One of the writers quoted by Khechiche on his Twitter feed is Jacob Cohen, an obscure Moroccan intellectual of Jewish origin who enjoyed 15 minutes of fame a few years ago when he claimed that the Mossad, Israel’s secret service, was actively destabilizing Morocco. The Middle East Media and Research Institute has also documented Cohen’s promotion of Holocaust denial, quoting a speech he delivered in Rabat in 2019 in which he alleged that the figure of 6 million victims was invented at the Nuremberg Tribunal, before opining that “the anti-Semitism that the Jews suffered in Europe is not so inexplicable.”
If these are the ideas percolating inside a fevered mind like Khechiche’s, is it any wonder that deadly violence follows?
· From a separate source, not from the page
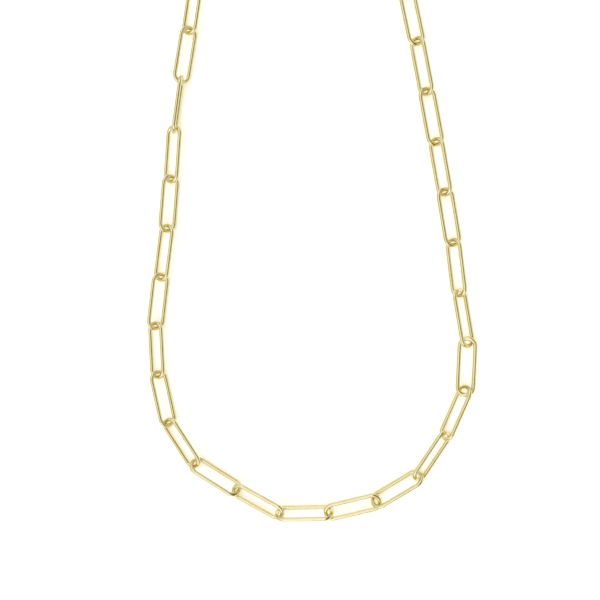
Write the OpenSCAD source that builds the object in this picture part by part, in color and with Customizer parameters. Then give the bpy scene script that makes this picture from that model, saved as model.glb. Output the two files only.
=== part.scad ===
// Paperclip chain: a necklace of long plain wire links, closed by a jump ring and a lobster clasp.
// It lies on a flat surface as a closed loop. X runs across the loop and Y along it, with the
// clasp at +Y. Z is up, and the surface is at z = 0. All lengths are in millimetres.

/* [Link] */
// Length of a link, outside
link_l = 14.15; // [12:0.05:18]
// Width of a link, outside
link_w = 4.65; // [4.4:0.05:6]
// Thickness of the wire of a link
wire_d = 1; // [0.8:0.02:1.1]

/* [Chain] */
// Number of links
link_count = 37; // [34:1:40]
// Play of two linked ends along the chain, beyond wire against wire
play = 0.34; // [0.3:0.02:0.6]
// Lean of a link whose inner side lies high, in degrees
lean_in = 28; // [25:1:34]
// Lean of a link whose outer side lies high, in degrees
lean_out = 40; // [38:1:50]

/* [Jump ring] */
// Outside diameter of the jump ring
ring_od = 4.8; // [4.4:0.1:6]
// Thickness of the wire of the jump ring
ring_wire = 0.9; // [0.7:0.05:1]

/* [Clasp] */
// Length of the clasp, over the claw and the eye
clasp_l = 12; // [11:0.5:15]
// Width of the claw
claw_w = 6; // [5.4:0.2:7]
// Thickness of the claw
claw_wire = 1.6; // [1.4:0.1:1.8]
// Outside diameter of the eye that the jump ring passes through
eye_od = 3.8; // [3.6:0.1:4.4]
// Thickness of the eye
eye_wire = 1; // [0.9:0.1:1.1]
// Length of the neck between the eye and the claw
neck_l = 0.4; // [0.3:0.1:1]
// Thickness of the neck
neck_d = 0.8; // [0.6:0.05:0.85]
// Diameter of the thumb stud, which stands half out of the inner side of the claw
stud_d = 1.2; // [1:0.1:1.3]

/* [Hidden] */
$fn = 48;
gold = "#e6d08c";

// Points that the chain passes, in order from the claw: down the left strand, round the bottom
// and up the right strand. The whole route is scaled a little until the chain closes on itself.
route = [
    [-3.9, 137.4], [-13.8, 133.4], [-20.7, 124.4], [-22, 109.4], [-23.6, 84],
    [-26.5, 64], [-30, 40.5], [-32, 17.5], [-35, -6], [-34.5, -18],
    [-32, -29.5], [-25.5, -39.5], [-15.5, -45.5], [-5, -51], [7, -50.5],
    [18.5, -47.5], [28, -41.5], [34.5, -31.5], [39, -21], [39.5, -9.5],
    [37.5, 2], [36, 14], [32, 37], [27.5, 60.5], [22.9, 84],
    [21.5, 109.4], [20.7, 124.4], [13.8, 133.4], [3.9, 137.4]
];

// Most links lean by turns inner side high and outer side high. From each of these links on,
// the turns are the other way about.
turnovers = [9, 25];

// Links that lie otherwise: the number of the link, its lean in degrees (more than 0 has the
// inner side high), and how far both its ends are pushed into its neighbours, as a share of
// the wire's thickness.
NUMBER = 0;
LEAN = 1;
PUSH = 2;
unlike = [
    [1, 60, 0.1],
    [2, -46, 0.12],
    [9, 83, 0],
    [19, -55, 0],
    [20, 16, 0.1],
    [21, -38, 0.2],
    [22, 49, 0],
    [23, -48, 0.15],
    [24, 0, 0.45],
    [25, 48, 0],
    [36, -46, 0.12],
    [37, 28, 0.12]
];

// The jump ring stands nearly on edge, and the clasp lies nearly flat.
ring_lean = 88;
clasp_lean = -15;

// The pieces of the closed chain are counted from 0: the links, then the ring, then the clasp.
RING = link_count;
CLASP = link_count + 1;
piece_count = link_count + 2;
pieces = [0 : piece_count - 1];

function name_of(n) = str("link_", n < 10 ? "0" : "", n);

// Lean and push of each piece
function row_of(n) = [for (row = unlike) if (row[NUMBER] == n) row];
function turns_at(n) = n + len([for (t = turnovers) if (n >= t) t]);
function usual_lean(n) = turns_at(n) % 2 == 1 ? lean_in : -lean_out;
function link_lean(n) = len(row_of(n)) > 0 ? row_of(n)[0][LEAN] : usual_lean(n);
function link_push(n) = len(row_of(n)) > 0 ? row_of(n)[0][PUSH] * wire_d : 0;
leans = concat([for (n = [1 : link_count]) link_lean(n)], [ring_lean, clasp_lean]);
pushes = concat([for (n = [1 : link_count]) link_push(n)], [0, 0]);

// Outside length and width of each piece, and its wire at its two ends
lengths = concat([for (n = [1 : link_count]) link_l], [ring_od, clasp_l]);
widths = concat([for (n = [1 : link_count]) link_w], [ring_od, claw_w]);
front_wires = concat([for (n = [1 : link_count]) wire_d], [ring_wire, eye_wire]);
back_wires = concat([for (n = [1 : link_count]) wire_d], [ring_wire, claw_wire]);

function before(i) = (i + piece_count - 1) % piece_count;
function after(i) = (i + 1) % piece_count;

// How far the centre lines of two linked ends overlap, at the front of each piece
overlaps = [for (i = pieces)
    (back_wires[before(i)] + front_wires[i]) / 2 + play + pushes[before(i)] + pushes[i]];

// Distance from one meeting point to the next, through each piece
function wire_length(i) = lengths[i] - (front_wires[i] + back_wires[i]) / 2;
strides = [for (i = pieces) wire_length(i) - (overlaps[i] + overlaps[after(i)]) / 2];

// A smooth closed curve through the points of the route
SAMPLES = 12;
function curve(a, b, c, d, t) =
    (2 * b + (c - a) * t + (2 * a - 5 * b + 4 * c - d) * t * t
    + (3 * b - a - 3 * c + d) * t * t * t) / 2;
stops = len(route);
fine = [for (i = [0 : stops - 1]) for (j = [0 : SAMPLES - 1])
    curve(route[(i + stops - 1) % stops], route[i], route[(i + 1) % stops],
        route[(i + 2) % stops], j / SAMPLES)];
fine_count = len(fine);
function fine_at(k) = fine[k % fine_count];

// The stretch of the curve, counted on from k, where the distance from p grows past reach
function stretch(p, k, reach) = norm(fine_at(k + 1) - p) >= reach ? k : stretch(p, k + 1, reach);

// The point between a and b that lies at the distance reach from p
function crossing(p, a, b, reach) =
    let (
        run = b - a,
        off = a - p,
        half = off * run,
        share = (sqrt(half * half - run * run * (off * off - reach * reach)) - half) / (run * run)
    )
    a + run * share;

// The meeting points, walked along the curve with each stride divided by the scale.
// Each is [x, y, stretch of the curve].
function walk(scale, i = 0, p = fine[0], k = 0) =
    i == piece_count ? [[p[0], p[1], k]] :
    let (
        reach = strides[i] / scale,
        next_k = stretch(p, k, reach),
        next_p = crossing(p, fine_at(next_k), fine_at(next_k + 1), reach)
    )
    concat([[p[0], p[1], k]], walk(scale, i + 1, next_p, next_k));

// The scale of the route at which the last stride ends where the first began
function passes_start(scale) = walk(scale)[piece_count][2] >= fine_count;
function closing_scale(low, high, rounds) =
    rounds == 0 ? (low + high) / 2 :
    passes_start((low + high) / 2) ? closing_scale((low + high) / 2, high, rounds - 1) :
    closing_scale(low, (low + high) / 2, rounds - 1);
route_scale = closing_scale(0.5, 2, 30);
meetings = [for (m = walk(route_scale)) [m[0], m[1]] * route_scale];

// Each meeting point is high enough for both its pieces to clear the surface.
function body_wire(i) = max(front_wires[i], back_wires[i]);
function least_height(i) = body_wire(i) / 2 + (widths[i] - body_wire(i)) / 2 * abs(sin(leans[i]));
heights = [for (i = pieces) max(least_height(before(i)), least_height(i))];
function meeting(i) = [meetings[i % piece_count][0], meetings[i % piece_count][1],
    heights[i % piece_count]];

// Centre and direction of each piece
function along(i) = (meeting(i + 1) - meeting(i)) / norm(meeting(i + 1) - meeting(i));
function centre(i) =
    (meeting(i) + meeting(i + 1)) / 2
    + along(i) * ((overlaps[after(i)] + back_wires[i]) - (overlaps[i] + front_wires[i])) / 4;
function heading(i) = atan2(along(i)[1], along(i)[0]);
function pitch(i) = asin(along(i)[2]);

// How far a piece reaches from its centre, in a level direction
function across(i) = [
    -sin(heading(i)) * cos(leans[i]) - cos(heading(i)) * sin(pitch(i)) * sin(leans[i]),
    cos(heading(i)) * cos(leans[i]) - sin(heading(i)) * sin(pitch(i)) * sin(leans[i])
];
function reach_of(i, dir) =
    let (
        bow = (widths[i] - body_wire(i)) / 2,
        fore = abs(along(i)[0] * dir[0] + along(i)[1] * dir[1]),
        side = across(i) * dir
    )
    fore * (lengths[i] - widths[i]) / 2 + bow * norm([fore, side]) + body_wire(i) / 2;
function level(i) = [centre(i)[0], centre(i)[1]];
function far_side(dir) = max([for (i = pieces) level(i) * dir + reach_of(i, dir)]);
middle = [far_side([1, 0]) - far_side([-1, 0]), far_side([0, 1]) - far_side([0, -1]), 0] / 2;

// Puts a piece that was made lying flat along X where it lies in the chain
module lay(i) {
    translate(centre(i) - middle)
        rotate([leans[i], -pitch(i), heading(i)])
            children();
}

// A closed loop of round wire: two straight sides and two half-round ends
module wire_loop(l, w, d) {
    bow = (w - d) / 2;
    side = l - w;
    for (turn = [0, 180])
        rotate([0, 0, turn]) {
            translate([side / 2, 0, 0])
                rotate([0, 0, -90])
                    rotate_extrude(angle = 180)
                        translate([bow, 0])
                            circle(d = d);
            translate([-side / 2, bow, 0])
                rotate([0, 90, 0])
                    cylinder(d = d, h = side);
        }
}

module wire_ring(od, d) {
    rotate_extrude()
        translate([(od - d) / 2, 0])
            circle(d = d);
}

module link(i) {
    color(gold)
        lay(i)
            wire_loop(link_l, link_w, wire_d);
}

module jump_ring() {
    color(gold)
        lay(RING)
            wire_ring(ring_od, ring_wire);
}

// The eye comes first along the chain, then the neck and the claw with its thumb stud.
module clasp() {
    claw_l = clasp_l - eye_od - neck_l;
    neck_start = -clasp_l / 2 + eye_od - eye_wire / 2;
    color(gold)
        lay(CLASP) {
            translate([-(clasp_l - eye_od) / 2, 0, 0])
                wire_ring(eye_od, eye_wire);
            translate([neck_start, 0, 0])
                rotate([0, 90, 0])
                    cylinder(d = neck_d, h = neck_l + (eye_wire + claw_wire) / 2);
            translate([(clasp_l - claw_l) / 2, 0, 0]) {
                wire_loop(claw_l, claw_w, claw_wire);
                translate([0, claw_w / 2, 0])
                    sphere(d = stud_d);
            }
        }
}

for (n = [1 : link_count])
    link(n - 1);
jump_ring();
clasp();
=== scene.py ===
"""A paperclip chain necklace in polished pale gold, laid out on a pale floor under soft studio light."""

import math

import bmesh
import bpy
import numpy as np
from bpy.props import FloatProperty, FloatVectorProperty, IntProperty, PointerProperty, StringProperty
from mathutils import Matrix, Vector


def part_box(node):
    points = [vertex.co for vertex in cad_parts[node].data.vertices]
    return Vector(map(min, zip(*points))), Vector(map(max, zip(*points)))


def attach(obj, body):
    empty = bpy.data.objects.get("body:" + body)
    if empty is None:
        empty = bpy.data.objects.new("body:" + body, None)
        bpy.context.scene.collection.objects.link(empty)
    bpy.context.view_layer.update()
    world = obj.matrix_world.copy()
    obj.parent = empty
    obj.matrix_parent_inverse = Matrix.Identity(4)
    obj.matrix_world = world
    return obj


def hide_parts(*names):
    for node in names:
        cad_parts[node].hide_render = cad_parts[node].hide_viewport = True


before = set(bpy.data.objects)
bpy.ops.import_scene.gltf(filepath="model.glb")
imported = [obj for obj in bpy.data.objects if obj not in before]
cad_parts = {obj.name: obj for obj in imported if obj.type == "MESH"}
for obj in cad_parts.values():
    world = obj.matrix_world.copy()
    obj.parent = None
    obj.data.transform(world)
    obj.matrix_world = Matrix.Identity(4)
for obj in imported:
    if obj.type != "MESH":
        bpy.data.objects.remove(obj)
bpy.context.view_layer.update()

bl_info = {
    "name": "Paperclip Chain Necklace",
    "version": (1, 0, 0),
    "blender": (4, 5, 0),
    "location": "View3D > Sidebar > Necklace",
    "description": "Makes the wire links, jump ring and lobster clasp of a polished gold chain",
    "category": "Object",
}

MM = 0.001
ROOT = "root"
LINK_NODES = sorted(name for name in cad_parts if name.startswith("link_"))
RING_NODE = "jump_ring"
CLASP_NODE = "clasp"
INWARD = Vector((0, -1, 0))

# Sizes and colours that a user may change


def size(name, description, default_mm, **more):
    """A length, stated in millimetres and kept in metres."""
    return FloatProperty(
        name=name, description=description, default=default_mm * MM,
        min=0, precision=5, unit="LENGTH", **more
    )


def angle(name, description, degrees):
    """An angle, stated in degrees and kept in radians."""
    return FloatProperty(
        name=name, description=description, default=math.radians(degrees), subtype="ANGLE"
    )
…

One of the main contributions of social media has been to normalize and formalize the vulgar anti-Semitic beliefs espoused by killers like Traoré, along with the murderers of Mireille Knoll, an 85-year-old Holocaust survivor who was stabbed and burned to death in 2018; the youths who took the Jewish Pinto family hostage in their Paris home in 2017; and the gang known as the “Barbarians” that kidnapped and murdered Ilan Halimi, a Jewish cellphone salesman, back in 2005.
If the brutal death of René Hadjaj is to mark a sea change in France’s approach to anti-Semitic crimes, the connections between hate speech and violence need to be analyzed and exposed.